The report states that this is not merely a sign of rising cybercrime, but of a threat landscape evolving at an unprecedented pace. The time between a new attack technique emerging and being exploited has shrunk from years to months, and in some cases, even weeks.
Recent cyber incidents in India reflect this trend. In July 2025, cryptocurrency exchange CoinDCX suffered a cyberattack that led to losses of around ₹380 crore after attackers compromised an internal operational account. New India Cooperative Bank also faced a cyber incident that disrupted UPI and internet banking services for several days, highlighting how attacks increasingly affect critical financial infrastructure.
Six predictions that became reality
The only prediction that has not fully materialised relates to post-quantum cryptography and quantum computing risks. However, the report warns that threat actors have already begun adopting “harvest now, decrypt later” strategies — stealing encrypted data today with the expectation of decrypting it once quantum computing becomes practical.
Why are threats evolving so quickly?
Experts say the speed of change reflects both a leap in attackers’ capabilities and the slow pace at which organisations are adapting.
Nisha Bachani, managing director and partner at Boston Consulting Group (BCG), told Business Standard that the threat environment has undergone a structural shift.
“Exploit windows have collapsed from 745 days to just 44; meaning the time between a vulnerability being discovered and a weapon being built around it has shrunk by 94 per cent in five years. That is not incremental change. That is a different game entirely,” Bachani said.

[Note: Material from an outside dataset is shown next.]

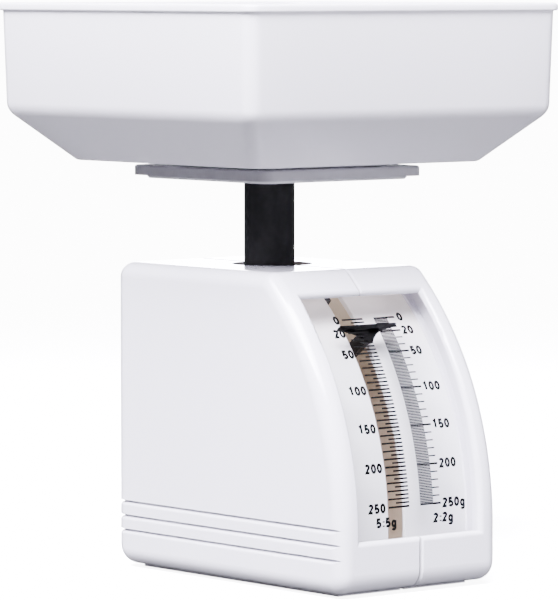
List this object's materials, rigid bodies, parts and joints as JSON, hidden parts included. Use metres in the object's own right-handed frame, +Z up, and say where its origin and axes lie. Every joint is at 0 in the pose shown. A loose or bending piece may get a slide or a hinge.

She added that India’s BFSI sector is entering this new threat environment while remaining significantly underinvested in cybersecurity, with many institutions still treating cyber risk as an IT compliance issue rather than a business priority.
Dr Vivek N, Professor of Operations and Chairperson – Centre for AI in Business at Great Lakes Institute of Management, Chennai, said the rapid evolution of cyberattacks and the sector’s preparedness gap have together turned last year’s predictions into reality. “The six predictions came true because a genuine jump in attacker capability met a sector that had not yet climbed the difficulty curve,” he told Business Standard.
He pointed to outdated cybersecurity infrastructure, a shortage of skilled professionals and slower adoption of AI-driven security tools across financial institutions.
Identity has become the new battleground
“Attackers are shifting toward legitimate access because it reuses what a real user or system already has, rather than requiring new malware that defences can eventually learn to detect,” said Saurabh Sharma, lead security researcher at Kaspersky’s Global Research and Analysis Team (GreAT).
Sharma said Kaspersky’s investigations found that exploitation of public-facing applications, valid accounts and trusted relationships accounted for more than 80 per cent of attacks investigated in 2025. Nearly 89 per cent of phishing campaigns were aimed at stealing account credentials.
Pavan Karthick M, threat researcher at CloudSEK, said compromising an identity often begins with malware or phishing, but the real objective is the access that identity provides. “Access to an identity means access to everything that identity can reach, human or machine, and the ability to repudiate it. That’s the payoff, and it’s why identity is the target,” he told Business Standard.
“The shift being described — from malware to identity, API and cloud exploitation — is not a new attack trend to be patched onto an existing security architecture. It is an indictment of that architecture,” she said.
The report similarly argues that attacks increasingly appear as legitimate user sessions, approved transactions and trusted workflows, making them much harder to detect using conventional security controls.
AI is widening the gap between attackers and defenders
The report identifies “AI asymmetry” as one of the biggest emerging risks for financial institutions, with attackers using artificial intelligence to automate phishing, malware development and vulnerability discovery at a speed that traditional security teams struggle to match.
“There is a dangerous gap between where AI is being deployed and where it actually needs to be,” Bachani said.
Dr Vivek said banks are investing more in cybersecurity and expanding security teams, but attackers are evolving much faster, making continuous adaptation essential rather than optional.
Quantum risk may be next
The only prediction that has not yet fully materialised is quantum computing-related risk, but experts say that should not lead to complacency.
Dr Vivek said that the threat is not the quantum computer that exists today, but “it is the encrypted data adversaries are quietly harvesting today, to decrypt the moment a capable machine arrives”.
Experts say banks should begin inventorying cryptographic assets, adopting crypto-agile infrastructure and planning migration to post-quantum cryptography now because such transitions could take years.
The report also outlines an 18-month roadmap for the sector, urging institutions to strengthen AI-powered defences, secure identities and cloud environments, improve continuous risk monitoring, and prepare for future quantum-era threats.
The report’s central message is clear: cybersecurity can no longer be treated as a periodic compliance exercise. As cyberattacks evolve at machine speed, resilience will depend on how quickly institutions can detect, adapt and respond.